● WORK REQUIRED:
Work out how many lines of the records hold the string "pieceName", and reply with that number alone.

● DATA PROVIDED:
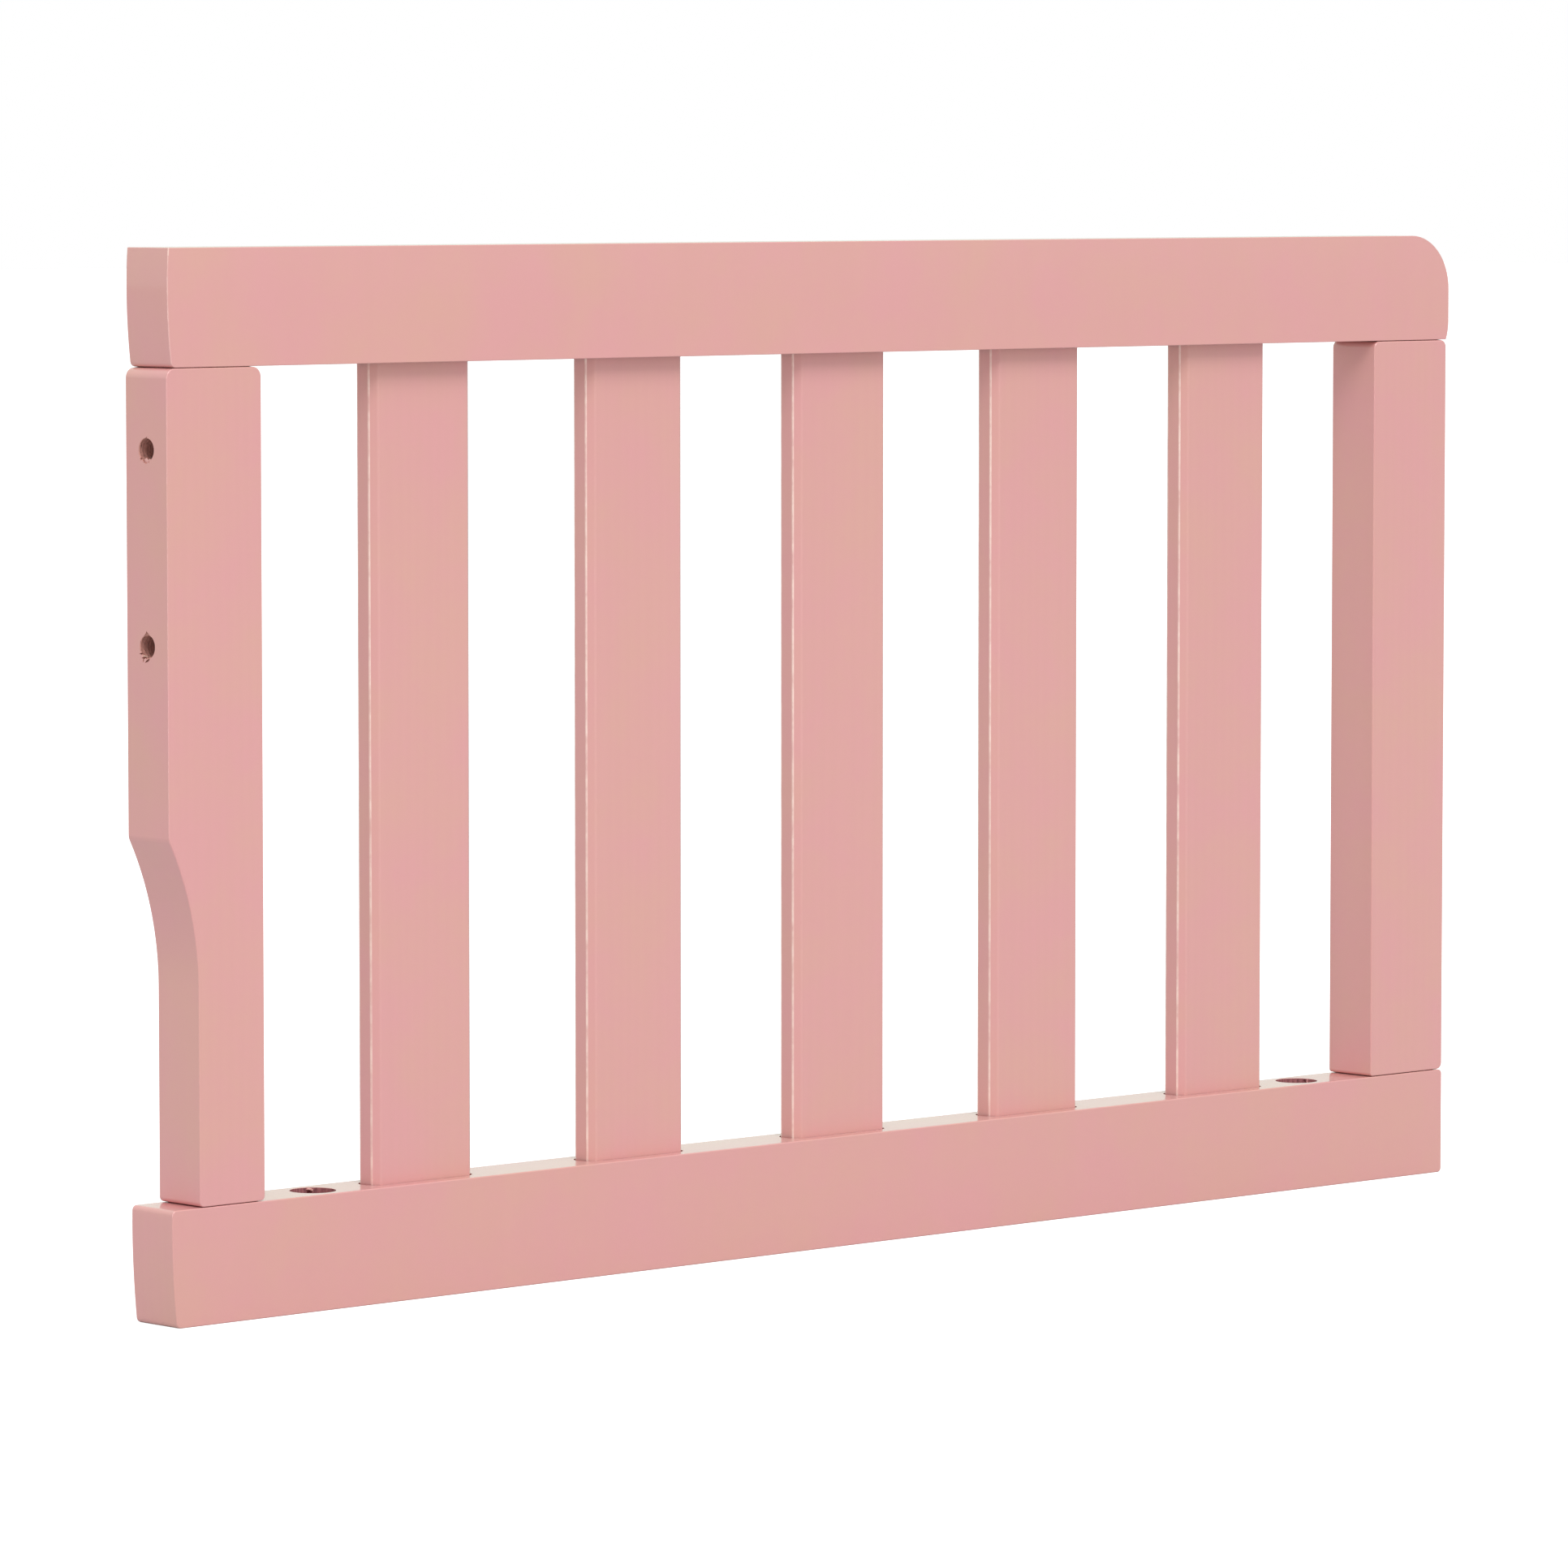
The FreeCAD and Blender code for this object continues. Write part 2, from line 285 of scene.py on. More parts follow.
# Bare wood with its grain upright
def makeRawWood(name, pale, dark, porous):
    material, tree, shader = newMaterial(name)
    link = tree.links.new
    place = addNode(tree, "ShaderNodeTexCoord", -1300, 0)
    along = addNode(tree, "ShaderNodeMapping", -1100, 200, {"Scale": (1, 1, rawWoodFinish["squeeze"])})
    link(place.outputs["Object"], along.inputs["Vector"])
    grain = useGroup(tree, woodGrain, -850, 200, {"Ring Scale": 240.0, "Pore Scale": 2400.0})
    link(along.outputs["Vector"], grain.inputs["Vector"])
    body = addNode(tree, "ShaderNodeValToRGB", -550, 200)
    setRamp(body, [(0.2, dark), (0.75, pale)])
    link(grain.outputs["Grain"], body.inputs["Fac"])
    pits = addNode(tree, "ShaderNodeMix", -200, 200, data_type="RGBA")
    pits.inputs["B"].default_value = (*[c * rawWoodFinish["pitShade"] for c in dark], 1)
    link(grain.outputs["Pores"], pits.inputs["Factor"])
    link(body.outputs["Color"], pits.inputs["A"])
    link(pits.outputs["Result"], shader.inputs["Base Color"])
    rough = mixValue(tree, -200, -50, rawWoodFinish["roughLow"], rawWoodFinish["roughHigh"])
    link(grain.outputs["Grain"], rough.inputs["Value"])
    link(rough.outputs["Result"], shader.inputs["Roughness"])
    drop = addNode(tree, "ShaderNodeMath", -200, -300, operation="SUBTRACT")
    link(grain.outputs["Grain"], drop.inputs[0])
    link(grain.outputs["Pores"], drop.inputs[1])
    bump = addNode(tree, "ShaderNodeBump", 200, -300,
                   {"Strength": porous, "Distance": rawWoodFinish["bumpDistance"]})
    link(drop.outputs["Value"], bump.inputs["Height"])
    link(bump.outputs["Normal"], shader.inputs["Normal"])
    return material


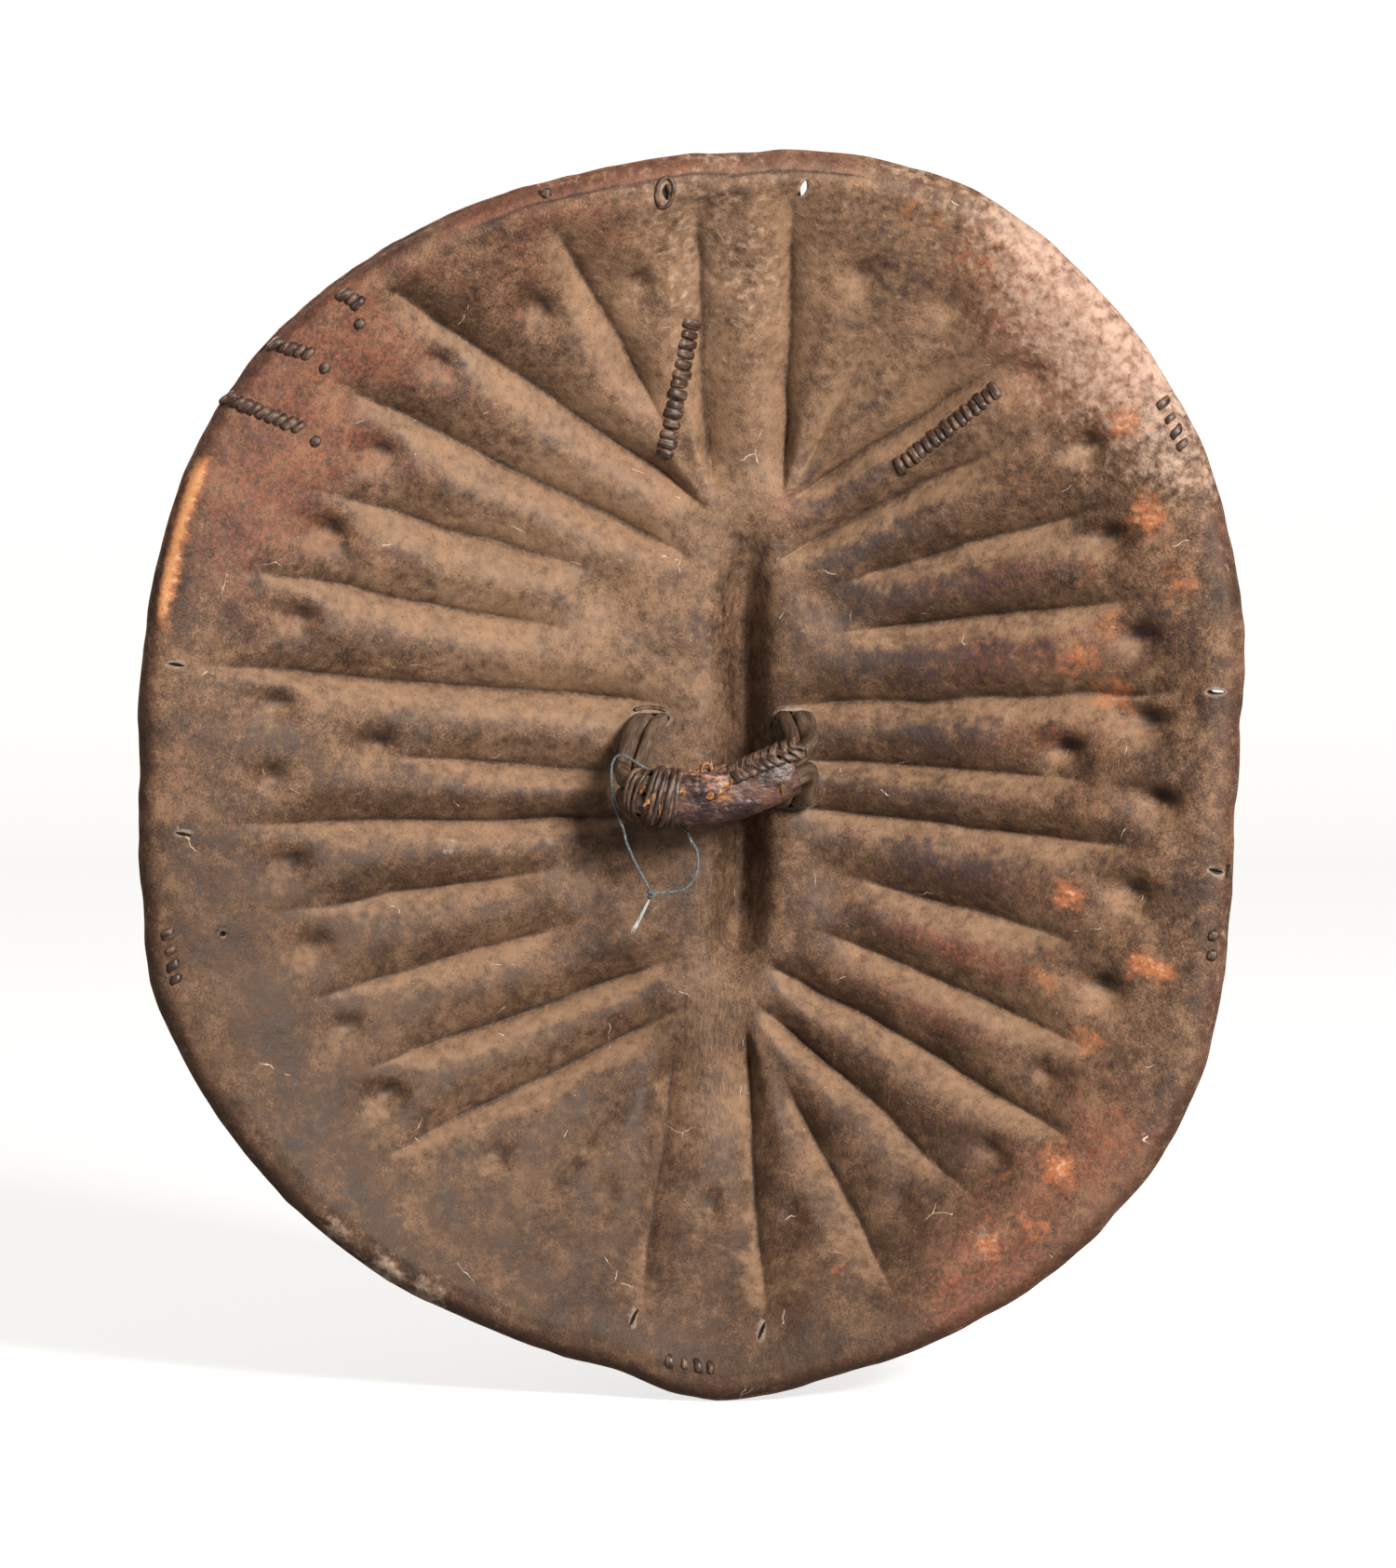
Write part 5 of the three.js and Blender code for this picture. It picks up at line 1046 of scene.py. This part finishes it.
# Braid of three thongs over the seam: each sways across as a sine and dips under the next at twice that rate
plait = {"from": 0.56, "length": 37, "pitch": 12.6, "sway": 7.4, "width": 4.4, "thickness": 2.0, "tilt": 26}
walkedBraid = np.linspace(0, plait["length"], 320)
braidShares = byLength(plait["from"] + walkedBraid / gripWalked[-1])
strands = []
for strand in range(3):
    phase = 2 * np.pi * (walkedBraid / plait["pitch"] + strand / 3)
    angles = np.radians(grip["seamAngle"] - plait["tilt"]) + np.sin(phase) * plait["sway"] / halfHeight
    path = barPoint(braidShares, angles, 1.4 + 0.8 * np.sin(2 * phase))
    strands.append(tube(path, barFrame(braidShares)[3], plait["width"], plait["thickness"], 12,
                        relief=thongRelief, spacing=0.6))
braid = addTubes("seamBraid", thongFinish, "rawhide_thong", *strands)
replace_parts(braid, "seam_plait")

# Small loop that stands in the seam
at, outwards, up, along = (part[0] for part in barFrame(np.array([0.49])))
turn = np.linspace(-0.5, np.pi + 0.5, 40)[:, None]
foot = barPoint(np.array([0.49]), np.radians(grip["seamAngle"]), 0)[0]
path = foot + along * 2.9 * np.cos(turn) + (up * 0.98 + outwards * 0.2) * (5.2 * np.sin(turn) + 1.6)
loop = tube(path, outwards, 3.2, 2.2, 12, relief=thongRelief, spacing=0.5)
tieLoop = addTubes("coverTieLoop", flakeFinish, "rawhide_thong", loop)
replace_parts(tieLoop, "cover_tie_loop")

# Torn flakes that curl off the cover: short flat strips bent like a bow, at (x, z), length, degrees
flakes = [(-35, 2, 8, 60), (-29, -3, 6, 100), (-19, 6, 9, 20), (-23, 2, 5, 50), (6, 7, 9, 25), (11, 10, 7, 60),
          (-2, 4, 5, 30), (-38, 8, 6, 80), (33, 8, 9, 80), (-12, 16, 8, 10), (-22, 15, 9, -10)]
barShares = np.linspace(0.25, 0.8, 400)
barAt = alongKnots(gripKnots, barShares)
strips = []
for number, (x, z, length, degrees) in enumerate(flakes):
    reach = np.linspace(-0.5, 0.5, 14)
    flakeX, flakeZ = turned(reach * length, 0, degrees) + np.array([[x], [z]])
    shares = np.interp(flakeX, barAt[:, 0], barShares)
    above = np.clip((flakeZ - alongKnots(gripKnots, shares)[:, 2]) / halfHeight, -0.97, 0.97)
    angles = np.arcsin(np.sign(above) * np.abs(above) ** (1 / grip["squareness"]))
    path = barPoint(shares, angles, 0.5 + 2.2 * (reach + 0.5) ** 2)
    edges = noise(stacked(reach * length + number * 9, 0), 1.1, 5)
    widths = (2.6 + 0.8 * np.sin(number * 2.3)) * np.sqrt(1.05 - (2 * reach) ** 2) * (1 + 0.5 * edges) + 0.3
    strips.append(tube(path, barFrame(shares)[2], widths, 0.45, 8, spacing=0.5))
addTubes("coverFlakes", flakeFinish, "cover_leather", *strips)
print("bindings made")

# Collar over the left upper slit
collar = {"halfWidth": 9.5, "rise": 2.6, "thickness": 2.4, "endAngle": 12}
slitTop = (gripKnots[0, 0], gripKnots[0, 2] + grip["slitSpread"][0] + grip["slitHalf"][1])
across, upwards = circle(np.radians(np.linspace(collar["endAngle"], 180 - collar["endAngle"], 40)))
flatPath = stacked(across * collar["halfWidth"], upwards * collar["rise"]) + slitTop
path = inSpace(flatPath, hideAt(flatPath + (0, 1.2))[0] - collar["thickness"] / 2)
arch = tube(path, (0, 1, 0), collar["thickness"], collar["thickness"], 12, relief=thongRelief, spacing=0.6)
slitCollar = addTubes("slitCollar", thongFinish, "rawhide_thong", arch)
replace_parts(slitCollar, "slit_collar")

# Ring round the left hanging slot at the top
ringSize = {"halfLength": 8.4, "halfWidth": 4.7, "thickness": 2.2}
along, across = circle(np.linspace(0, 2 * np.pi, 60, endpoint=False))
flatPath = toPlace(rimSlots[0][:2]) + stacked(
    *turned(ringSize["halfLength"] * along, ringSize["halfWidth"] * across, rimSlots[0][4]))
path = inSpace(flatPath, hideAt(flatPath)[0] - 0.7)
ring = tube(path, (0, 1, 0), ringSize["thickness"], ringSize["thickness"], 12, closed=True, relief=thongRelief,
            spacing=0.7)
slotCollar = addTubes("slotCollar", thongFinish, "rawhide_thong", ring)
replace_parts(slotCollar, "rim_slot_collar")


def pieceName(node):  # a node's name as a piece's: upper_left to upperLeft
    first, *others = node.split("_")
    return first + "".join(word.capitalize() for word in others)


# Whipped tears: a thong wound along the tear, through the hide on both sides of it
# node: from (across, up), to (across, up), turns, thong width, thickness, half reach across, slant of a stitch
lacings = {
    "upper_left_repair_lacing": ((-0.07, 0.725), (-0.115, 0.5), 14, 5.4, 3.2, 4.1, 0.25),
    "upper_right_repair_lacing": ((0.42, 0.616), (0.26, 0.486), 15, 4.6, 3.0, 4.0, 0.3),
    "rim_repair_lacing_low": ((-0.812, 0.604), (-0.69, 0.553), 9, 5.2, 3.6, 3.1, 0.9),
    "rim_repair_lacing_mid": ((-0.738, 0.69), (-0.672, 0.672), 5, 4.8, 3.6, 2.9, 0.8),
    "rim_repair_lacing_high": ((-0.626, 0.77), (-0.594, 0.75), 3, 4.6, 3.8, 3.1, 0.6),
    "bottom_stitches": ((-0.11, -0.941), (-0.021, -0.956), 4, 4.0, 2.4, 3.0, 0.1),
    "left_rim_stitches": ((-0.91, -0.249), (-0.893, -0.347), 4, 4.8, 2.6, 2.8, 0.1),
    "right_rim_stitches": ((0.681, 0.6), (0.722, 0.511), 4, 4.4, 2.6, 3.2, 0.1),
}
for node, (start, end, turns, wide, thick, reach, slant) in lacings.items():
    start, end = toPlace(start), toPlace(end)
    forwards = unit(end - start)
    across = np.array([-forwards[1], forwards[0]]) + forwards * slant
    steps = np.linspace(0, turns, turns * 28 + 1)
    flat, upright = circle(2 * np.pi * (steps + 0.08 * np.sin(steps * 4.3)), 0.7)
    line = start + (end - start) * (steps / turns)[:, None]
    sway = across * (flat * reach)[:, None]
    nearY, farY = hideAt(line + sway)
    swell = 1 + 0.12 * np.sin(steps * 2.7 + 1)
    frontY, backY = nearY - thick * 0.38, farY + thick * 0.3
    path = inSpace(line + sway * swell[:, None], (frontY + backY) / 2 - upright * (backY - frontY) / 2)
    lacing = tube(path, (forwards[0], 0, forwards[1]), wide * swell, thick, 14, 0.9, relief=thongRelief, spacing=0.8)
    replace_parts(addTubes(pieceName(node), thongFinish, "rawhide_thong", lacing), node)
print("lacings made")

# Stopper knots: a lathe profile with a head on each side, coiled by a wave that climbs round it
stopperKnots = {
    "top_rim_knot": (-0.302, 0.93), "high_repair_knot": (-0.6, 0.722), "mid_repair_knot": (-0.656, 0.652),
    "low_repair_knot": (-0.672, 0.534), "right_rim_knot_upper": (0.766, -0.256),
    "right_rim_knot_lower": (0.764, -0.288),
}
knotSize = {"width": 6.2, "head": 3.2, "neck": 2.0, "sides": 20}
half, head, neck, sides = knotSize["width"] / 2, knotSize["head"], knotSize["neck"] / 2, knotSize["sides"]
turn = np.linspace(0.02, np.pi - 0.02, 14)
headShape = stacked(half * np.sin(turn) ** 0.8, -head / 2 * np.cos(turn))
side = np.arange(sides)
turn = side / sides * 2 * np.pi
for node, share in stopperKnots.items():
    x, z = place = toPlace(share)
    nearY, farY = (face[0] for face in hideAt(place[None]))
    profile = np.vstack([headShape + (0, nearY - head / 2 + 0.4), [[neck, nearY + 1], [neck, farY - 1]],
                         headShape + (0, farY + head / 2 - 0.4)])
    radius, depth = profile[:, :1], profile[:, 1:]
    radius = radius * (1 + 0.07 * np.cos(2 * turn + depth * 3.5))
    points = stacked(x + radius * np.cos(turn), depth, z - radius * np.sin(turn)).reshape(-1, 3)
    faces = [ringFaces(len(profile), sides), side[None, ::-1], side[None] + (len(profile) - 1) * sides]
    marks = {"straight": stacked(depth * 2, 3 * np.cos(turn), 3 * np.sin(turn)).reshape(-1, 3)}
    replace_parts(addPiece(pieceName(node), points, faces, thongFinish, marks=marks), node)
print("knots made")

# Studio: a wide pale floor whose border curves up into a wall all round, and soft boxes
stageSizes = {"floor": -337.8, "radius": 6500, "curve": 1500, "top": 5200, "sides": 96}
forwards, upwards = circle(np.linspace(0, np.pi / 2, 14))
bend = stageSizes["curve"] * (1 - stacked(upwards, forwards)) * (-1, 1)
profile = np.vstack([[1, stageSizes["floor"]], bend + (stageSizes["radius"], stageSizes["floor"]),
                     [stageSizes["radius"], stageSizes["top"]]])
side = np.arange(stageSizes["sides"])
forwards, sideways = circle(side / stageSizes["sides"] * 2 * np.pi)
sheet = stacked(profile[:, :1] * forwards, profile[:, :1] * sideways, profile[:, 1:]).reshape(-1, 3)
stageFaces = [ringFaces(len(profile), stageSizes["sides"])[:, ::-1], side[None]]
stage = addPiece("paleSweep", sheet, stageFaces, None)
paper, tree = newMaterial("paleSweepPaper")
addSurface(tree, {  # a little light comes through the paper from behind
    "Base Color": linear("#f4f4f4"), "Roughness": 0.9, "Emission Color": linear("#ffffff"), "Emission Strength": 0.63,
})
stage.data.materials.append(paper)
stage.visible_diffuse = False  # the paper throws no light back on the shield, so that its folds keep their shade
stage.visible_glossy = False

# The back light shines on the shield's pieces alone, so that the floor keeps the shield's shadow
shieldPieces = bpy.data.collections.new("shieldPieces")
for piece in bpy.context.collection.objects:
    if piece.type == "MESH" and piece is not stage:
        shieldPieces.objects.link(piece)
lights = {  # place, size, watts, colour
    "keySoftbox": ((1200, -2050, 900), 700, 150, "#fff8f0"),
    "fillSoftbox": ((-1600, -2200, 300), 1800, 12, "#fff5ea"),
    "backSoftbox": ((-1100, 2100, 1500), 1400, 90, "#fff8f0"),
}
for name, (place, size, watts, hexColour) in lights.items():
    lamp = bpy.data.lights.new(name, "AREA")
    lamp.shape, lamp.size, lamp.energy, lamp.color = "SQUARE", size * mm, watts, linear(hexColour)[:3]
    holder = bpy.data.objects.new(name, lamp)
    bpy.context.collection.objects.link(holder)
    holder.location = np.array(place) * mm
    if name == "backSoftbox":
        holder.light_linking.receiver_collection = shieldPieces
    aim = unit(-np.array(place, float))
    holder.rotation_euler = (np.arccos(-aim[2]), 0, np.arctan2(aim[1], aim[0]) - np.pi / 2)
world = bpy.data.worlds.new("paleStudio")
world.use_nodes = True
background = world.node_tree.nodes["Background"].inputs
background["Color"].default_value, background["Strength"].default_value = linear("#fffaf3"), 0.3
bpy.context.scene.world = world
bpy.context.scene.view_settings.view_transform = "Standard"
print("studio lit")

● REPLY TO THE TASK:
3